- **The request**
Go from the first line to the line with "from build123d import *" and return those lines verbatim, ends included.

.....

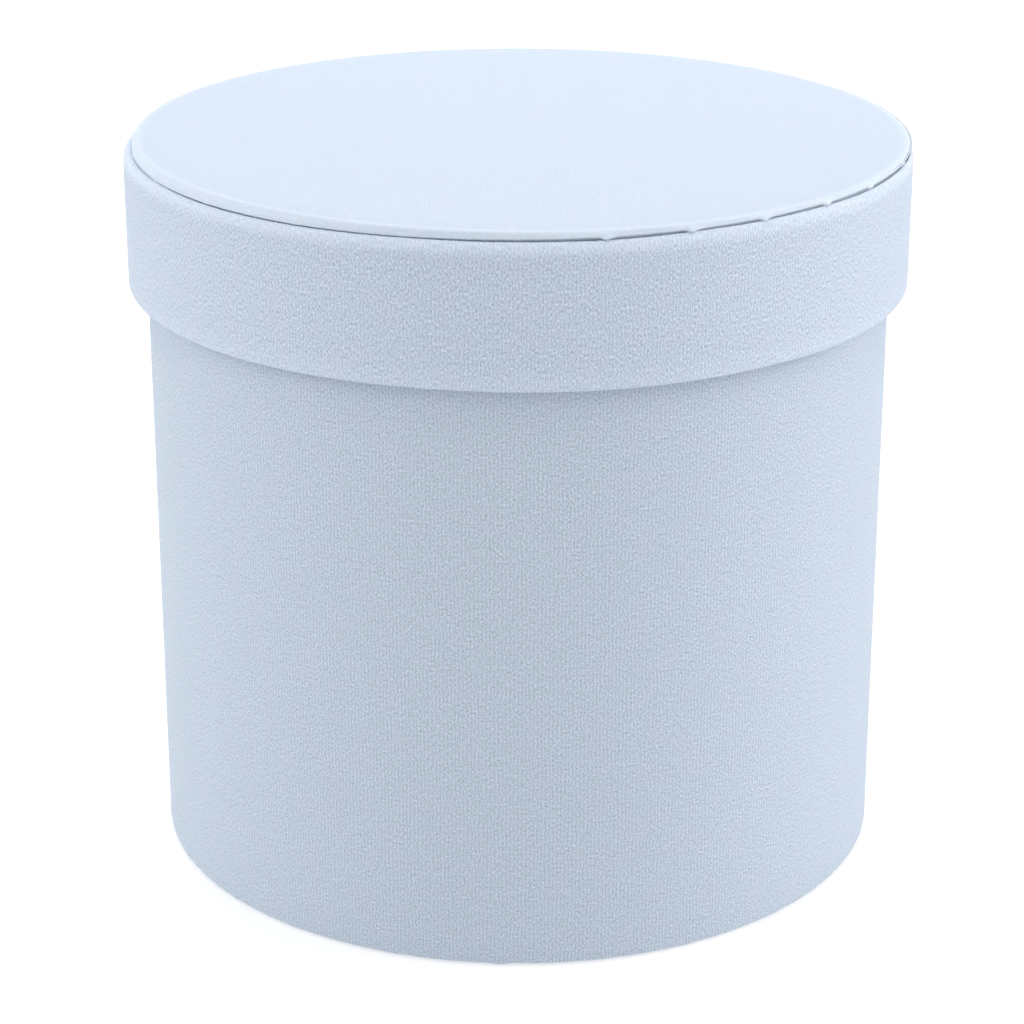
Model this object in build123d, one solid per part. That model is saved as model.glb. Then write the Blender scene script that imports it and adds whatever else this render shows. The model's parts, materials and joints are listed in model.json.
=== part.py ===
"""Round flower box covered in short-pile velvet: an upright board tube with a lift-off lid.

The body is a sheet of grey board rolled into a tube, closed by a board disc let into its foot. One
velvet wrap covers the outside and is turned in over the rim and under the foot. Card lines the wall
and the floor, and a paper disc hides the turned-under hem.

The lid is a rolled board ring with a velvet strip turned in at both edges, and a separately covered
board disc glued on top. An inner disc, let into the ring, ties the two together and sits on the rim.

Frame: +Z is up, and the origin is the centre of the foot, on the surface the box stands on. The
joints of all rolled sheets face +Y, the back. All sizes are in millimetres.
"""

import math
import os

from build123d import *

# ---------------------------------------------------------------- sheet materials
VELVET = 0.6  # backing and pile together
GLUE = 0.05  # adhesive film between bonded layers
TUBE_WALL = 2.0  # grey board of the body's tube
RING_WALL = 2.0  # grey board of the lid's ring
BASE_BOARD = 2.0
DISC_BOARD = 1.2  # board of the covered disc on top of the lid
INNER_DISC = 1.5
WALL_CARD = 0.5  # white lining card of the body
RING_PAPER = 0.3  # white lining paper of the lid's ring
FOOT_PAPER = 0.3  # paper disc under the foot
TAPE = 0.15  # gummed paper tape over the board joints

# ---------------------------------------------------------------- overall sizes
TUBE_BORE = 166.0
TUBE_HEIGHT = 163.5
RING_HEIGHT = 30.0

# ---------------------------------------------------------------- turned edges
RIM_TURN_IN = 16.0  # velvet turned into the tube at the rim
FOOT_TURN_IN = 12.0  # velvet turned under the foot, inside the tube's bore
RING_LOWER_TURN_IN = 10.0
RING_UPPER_TURN_IN = 8.0
DISC_TURN_IN = 14.0
RIM_ROUND = 1.2  # outside radius of the velvet over the tube's rim and foot
RING_TOP_ROUND = 1.6
RING_FOOT_ROUND = 1.4
DISC_ROUND = 1.2

# ---------------------------------------------------------------- lining and joints
LINER_DROP = 7.0  # the wall lining stops this far below the tube's rim
RING_LINER_DROP = 5.0  # the ring's lining stops this far above its lower edge
FOOT_PAPER_INSET = 4.0  # the paper disc stops this far inside the tube's bore
FOOT_PAPER_STEP = 1.5  # width of the slope where that paper climbs off the hem
BUTT_GAP = 0.4  # gap between the ends of a rolled sheet
TAPE_WIDTH = 24.0

# ---------------------------------------------------------------- clearances
BOARD_FIT = 0.1  # radial play of a disc let into a tube or ring
END_GAP = 0.2  # room left at the ends of linings and tapes
LID_CLEARANCE = 0.7  # radial gap between the lid's lining and the body's velvet
SEAT_GAP = 0.2  # the rim's pile holds the lid off by this much
DISC_SETBACK = 1.2  # the covered disc is this much smaller in radius than the ring
DISC_OFFSET = 0.8  # the covered disc is glued this far off the ring's axis, towards +X

# ---------------------------------------------------------------- radii, from the bore outwards
COVER = GLUE + VELVET  # thickness that a glued velvet layer adds
TUBE_IN = TUBE_BORE / 2
TUBE_OUT = TUBE_IN + TUBE_WALL
BODY_SKIN_IN = TUBE_IN - COVER
BODY_SKIN_OUT = TUBE_OUT + COVER
WALL_CARD_OUT = BODY_SKIN_IN - GLUE
WALL_CARD_IN = WALL_CARD_OUT - WALL_CARD
RING_PAPER_IN = BODY_SKIN_OUT + LID_CLEARANCE
RING_PAPER_OUT = RING_PAPER_IN + RING_PAPER
RING_SKIN_IN = RING_PAPER_OUT + GLUE
RING_IN = RING_SKIN_IN + COVER
RING_OUT = RING_IN + RING_WALL
RING_SKIN_OUT = RING_OUT + COVER
DISC_SKIN_OUT = RING_SKIN_OUT - DISC_SETBACK
DISC_OUT = DISC_SKIN_OUT - COVER

# ---------------------------------------------------------------- heights, from the foot up
HEM_BOTTOM = FOOT_PAPER + GLUE
HEM_TOP = HEM_BOTTOM + VELVET
TUBE_BOTTOM = HEM_TOP + GLUE
TUBE_TOP = TUBE_BOTTOM + TUBE_HEIGHT
BASE_TOP = TUBE_BOTTOM + BASE_BOARD
FLOOR_CARD_BOTTOM = BASE_TOP + GLUE
FLOOR_CARD_TOP = FLOOR_CARD_BOTTOM + WALL_CARD
RIM_TOP = TUBE_TOP + COVER
INNER_DISC_BOTTOM = RIM_TOP + SEAT_GAP
RING_SKIN_TOP = INNER_DISC_BOTTOM + INNER_DISC
RING_TOP = RING_SKIN_TOP - COVER
RING_BOTTOM = RING_TOP - RING_HEIGHT
RING_SKIN_BOTTOM = RING_BOTTOM - COVER
DISC_SKIN_BOTTOM = RING_SKIN_TOP + GLUE
DISC_BOTTOM = DISC_SKIN_BOTTOM + COVER
DISC_TOP = DISC_BOTTOM + DISC_BOARD
DISC_SKIN_TOP = DISC_TOP + COVER

# A rounded cover stays outside the square corner of its board while its radius is under this.
MOST_ROUND = COVER * math.sqrt(2) / (math.sqrt(2) - 1)


def panel(inner, outer, bottom, top):
    """A rectangle of the half section, in the XZ plane, between two radii and two heights."""
    middle = Location(((inner + outer) / 2, (bottom + top) / 2))
    return Plane.XZ * (middle * Rectangle(outer - inner, top - bottom))


def turned(section):
    """The solid that a half section sweeps in one turn about the box's axis."""
    return revolve(section, Axis.Z, 360)


def disc(radius, bottom, top):
    """A flat round sheet."""
    return turned(panel(0, radius, bottom, top))


def rounded(section, radius, height, at_radii):
    """The half section with its corners at this height and these radii rounded."""
    corners = [
        v
        for v in section.vertices()
        if abs(v.Z - height) < GLUE and any(abs(v.X - r) < GLUE for r in at_radii)
    ]
    width = section.bounding_box().size
    limit = 0.49 * min(width.X, width.Z)
    return fillet(corners, min(radius, MOST_ROUND, limit))


def rolled(inner, outer, bottom, top):
    """A sheet rolled into a tube, with the butt joint of its two ends at the back."""
    tube = turned(panel(inner, outer, bottom, top))
    reach = 2 * (outer - inner)
    place = Location((0, (inner + outer) / 2, (bottom + top) / 2))
    joint = place * Box(BUTT_GAP, reach, 2 * (top - bottom))
    return tube - joint


def joint_tape(wall, bottom, top):
    """Paper tape glued inside a rolled wall of this inner radius, across its butt joint."""
    outer = wall - GLUE
    ring = turned(panel(outer - TAPE, outer, bottom, top))
    place = Location((0, wall, (bottom + top) / 2))
    return ring & place * Box(TAPE_WIDTH, wall, 2 * (top - bottom))


# ---------------------------------------------------------------- body


def body_tube():
    """Grey board tube that carries the box."""
    return rolled(TUBE_IN, TUBE_OUT, TUBE_BOTTOM, TUBE_TOP)


def body_joint_tape():
    """Tape inside the tube, from the floor card up to the turned-in velvet."""
    bottom = FLOOR_CARD_TOP + END_GAP
    return joint_tape(TUBE_IN, bottom, TUBE_TOP - RIM_TURN_IN - END_GAP)


def body_velvet():
    """The body's velvet wrap: outside wall, turn-in over the rim and hem under the foot."""
    wall = panel(BODY_SKIN_IN, BODY_SKIN_OUT, HEM_BOTTOM, RIM_TOP)
    wall = rounded(wall, RIM_ROUND, RIM_TOP, [BODY_SKIN_IN, BODY_SKIN_OUT])
    wall = rounded(wall, RIM_ROUND, HEM_BOTTOM, [BODY_SKIN_OUT])
    board = panel(TUBE_IN - GLUE, TUBE_OUT + GLUE, HEM_TOP, TUBE_TOP + GLUE)
    bare_bore = panel(BODY_SKIN_IN - GLUE, TUBE_IN, HEM_TOP, TUBE_TOP - RIM_TURN_IN)
    hem = panel(TUBE_IN - FOOT_TURN_IN, TUBE_IN, HEM_BOTTOM, HEM_TOP)
    return turned(wall - board - bare_bore + hem)


def base_board():
    """Board disc let into the foot of the tube."""
    return disc(TUBE_IN - BOARD_FIT, TUBE_BOTTOM, BASE_TOP)


def foot_paper():
    """Paper disc under the foot: flat on the hem, and pressed up to the base board inside it."""
    hem_edge = TUBE_IN - FOOT_TURN_IN
    edge = TUBE_IN - FOOT_PAPER_INSET
    raised = HEM_TOP - FOOT_PAPER
    slope_out = hem_edge - END_GAP - FOOT_PAPER
    slope_in = slope_out - FOOT_PAPER_STEP
    outline = [
        (0, raised),
        (slope_in, raised),
        (slope_out, 0),
        (edge, 0),
        (edge, FOOT_PAPER),
        (slope_out, FOOT_PAPER),
        (slope_in, HEM_TOP),
        (0, HEM_TOP),
    ]
    return turned(Plane.XZ * make_face(Polyline(*outline, close=True)))


def floor_card():
    """White card disc on the base board, the floor of the box."""
    return disc(TUBE_IN - BOARD_FIT, FLOOR_CARD_BOTTOM, FLOOR_CARD_TOP)


def wall_card():
    """White card lining that stands on the floor card and covers the edge of the turned-in velvet."""
    return rolled(
        WALL_CARD_IN, WALL_CARD_OUT, FLOOR_CARD_TOP + GLUE, TUBE_TOP - LINER_DROP
    )


# ---------------------------------------------------------------- lid


def lid_ring():
    """Grey board ring of the lid."""
    return rolled(RING_IN, RING_OUT, RING_BOTTOM, RING_TOP)


def lid_ring_tape():
    """Tape inside the ring, between the two turned-in edges of its velvet."""
    bottom = RING_BOTTOM + RING_LOWER_TURN_IN + END_GAP
    top = RING_TOP - RING_UPPER_TURN_IN - END_GAP
    return joint_tape(RING_IN, bottom, top)


def lid_ring_velvet():
    """Velvet strip round the ring, turned in over its top and bottom edges."""
    wall = panel(RING_SKIN_IN, RING_SKIN_OUT, RING_SKIN_BOTTOM, RING_SKIN_TOP)
    sides = [RING_SKIN_IN, RING_SKIN_OUT]
    wall = rounded(wall, RING_TOP_ROUND, RING_SKIN_TOP, sides)
    wall = rounded(wall, RING_FOOT_ROUND, RING_SKIN_BOTTOM, sides)
    board = panel(RING_IN - GLUE, RING_OUT + GLUE, RING_BOTTOM - GLUE, RING_TOP + GLUE)
    bare_bore = panel(
        RING_SKIN_IN - GLUE,
        RING_IN,
        RING_BOTTOM + RING_LOWER_TURN_IN,
        RING_TOP - RING_UPPER_TURN_IN,
    )
    return turned(wall - board - bare_bore)


def lid_ring_paper():
    """White paper lining of the ring, from near its lower edge up to the inner disc."""
    bottom = RING_SKIN_BOTTOM + RING_LINER_DROP
    return rolled(RING_PAPER_IN, RING_PAPER_OUT, bottom, INNER_DISC_BOTTOM - END_GAP)


def lid_inner_disc():
    """White-faced board disc let into the ring, which rests on the body's rim."""
    return disc(RING_SKIN_IN - BOARD_FIT, INNER_DISC_BOTTOM, RING_SKIN_TOP)


def glued_on_top(shape):
    """A piece of the covered disc, moved to where the disc is glued on the ring."""
    return Location((DISC_OFFSET, 0, 0)) * shape


def lid_disc():
    """Board disc of the lid's top."""
    return glued_on_top(disc(DISC_OUT, DISC_BOTTOM, DISC_TOP))


def lid_disc_velvet():
    """Velvet stretched over the lid's disc and turned in under its edge."""
    slab = panel(0, DISC_SKIN_OUT, DISC_SKIN_BOTTOM, DISC_SKIN_TOP)
    slab = rounded(slab, DISC_ROUND, DISC_SKIN_TOP, [DISC_SKIN_OUT])
    slab = rounded(slab, DISC_ROUND, DISC_SKIN_BOTTOM, [DISC_SKIN_OUT])
    board = panel(0, DISC_OUT + GLUE, DISC_BOTTOM - GLUE, DISC_TOP + GLUE)
    bare_back = panel(0, DISC_OUT - DISC_TURN_IN, DISC_SKIN_BOTTOM - GLUE, DISC_BOTTOM)
    return glued_on_top(turned(slab - board - bare_back))


PIECES = {
    "body_tube": body_tube,
    "body_joint_tape": body_joint_tape,
    "body_velvet": body_velvet,
    "base_board": base_board,
    "foot_paper": foot_paper,
    "floor_card": floor_card,
    "wall_card": wall_card,
    "lid_ring": lid_ring,
    "lid_ring_tape": lid_ring_tape,
    "lid_ring_velvet": lid_ring_velvet,
    "lid_ring_paper": lid_ring_paper,
    "lid_inner_disc": lid_inner_disc,
    "lid_disc": lid_disc,
    "lid_disc_velvet": lid_disc_velvet,
}

os.makedirs("parts", exist_ok=True)
for node, make in PIECES.items():
    export_step(make(), f"parts/{node}.step")
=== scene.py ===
"""The looks of a round velvet flower box, built around its packed boards, linings and tapes.

Three velvet covers are cut, wrapped and tucked in: the wrap of the body, the strip of the lid's ring
and the cover of the disc on top. The boards, cards, papers and tapes keep their own shapes and get a
finish each. All lengths are in metres; MM turns millimetres into them.
"""

import json
import logging
import math
from dataclasses import dataclass, field
from enum import Enum
from typing import ClassVar

import bmesh
import bpy
from mathutils import Euler, Matrix, Vector, noise


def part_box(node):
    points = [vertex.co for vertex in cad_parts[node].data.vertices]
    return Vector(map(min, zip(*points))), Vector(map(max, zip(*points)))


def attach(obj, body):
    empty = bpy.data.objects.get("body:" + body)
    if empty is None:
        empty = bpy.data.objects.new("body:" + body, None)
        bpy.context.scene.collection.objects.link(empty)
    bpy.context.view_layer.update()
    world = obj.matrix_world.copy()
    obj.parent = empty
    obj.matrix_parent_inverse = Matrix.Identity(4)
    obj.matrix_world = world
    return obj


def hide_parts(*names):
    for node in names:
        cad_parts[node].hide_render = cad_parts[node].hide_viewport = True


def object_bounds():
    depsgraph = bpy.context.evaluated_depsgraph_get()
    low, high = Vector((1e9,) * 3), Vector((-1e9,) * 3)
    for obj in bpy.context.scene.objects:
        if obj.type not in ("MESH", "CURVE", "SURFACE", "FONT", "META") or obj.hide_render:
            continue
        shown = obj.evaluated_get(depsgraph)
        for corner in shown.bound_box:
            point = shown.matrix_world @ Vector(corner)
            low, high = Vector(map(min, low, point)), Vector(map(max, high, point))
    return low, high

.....

- **Written solution**
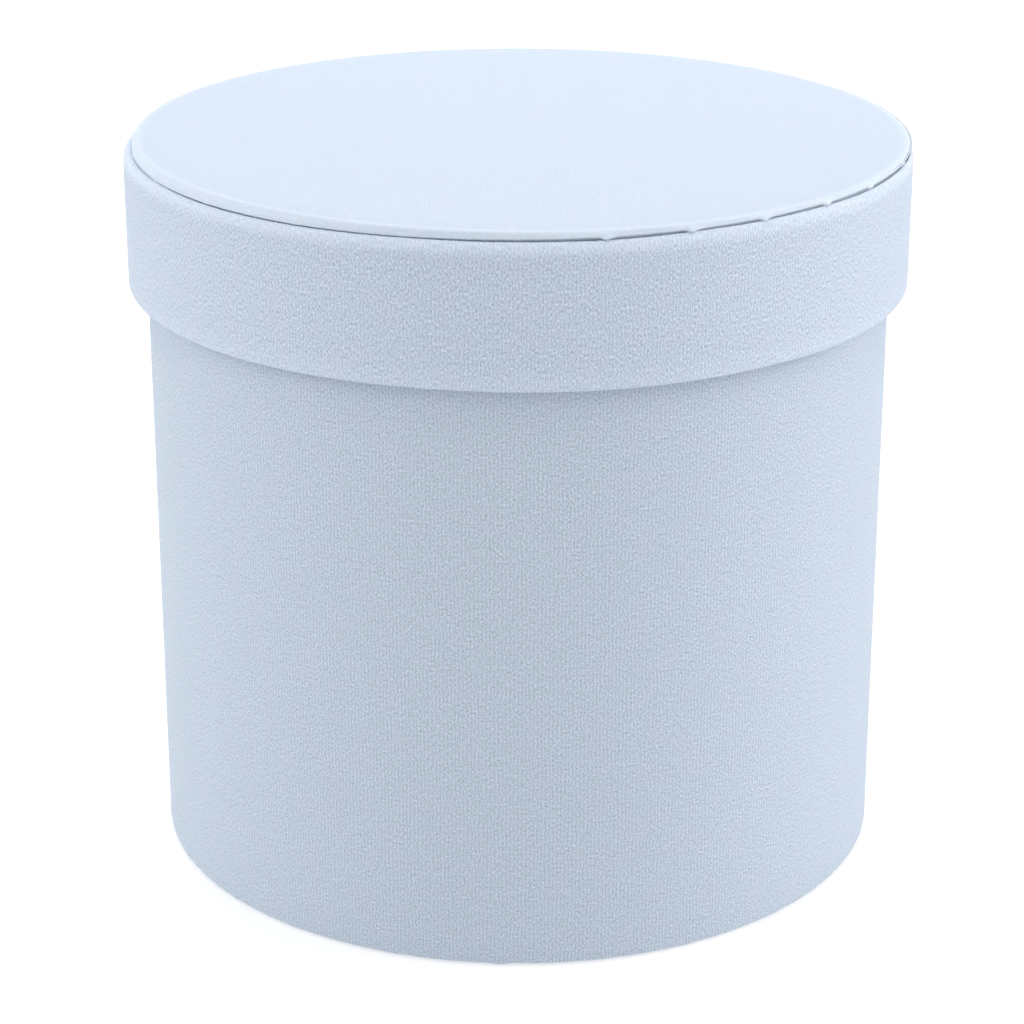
Model this object in build123d, one solid per part. That model is saved as model.glb. Then write the Blender scene script that imports it and adds whatever else this render shows. The model's parts, materials and joints are listed in model.json.
=== part.py ===
"""Round flower box covered in short-pile velvet: an upright board tube with a lift-off lid.

The body is a sheet of grey board rolled into a tube, closed by a board disc let into its foot. One
velvet wrap covers the outside and is turned in over the rim and under the foot. Card lines the wall
and the floor, and a paper disc hides the turned-under hem.

The lid is a rolled board ring with a velvet strip turned in at both edges, and a separately covered
board disc glued on top. An inner disc, let into the ring, ties the two together and sits on the rim.

Frame: +Z is up, and the origin is the centre of the foot, on the surface the box stands on. The
joints of all rolled sheets face +Y, the back. All sizes are in millimetres.
"""

import math
import os

from build123d import *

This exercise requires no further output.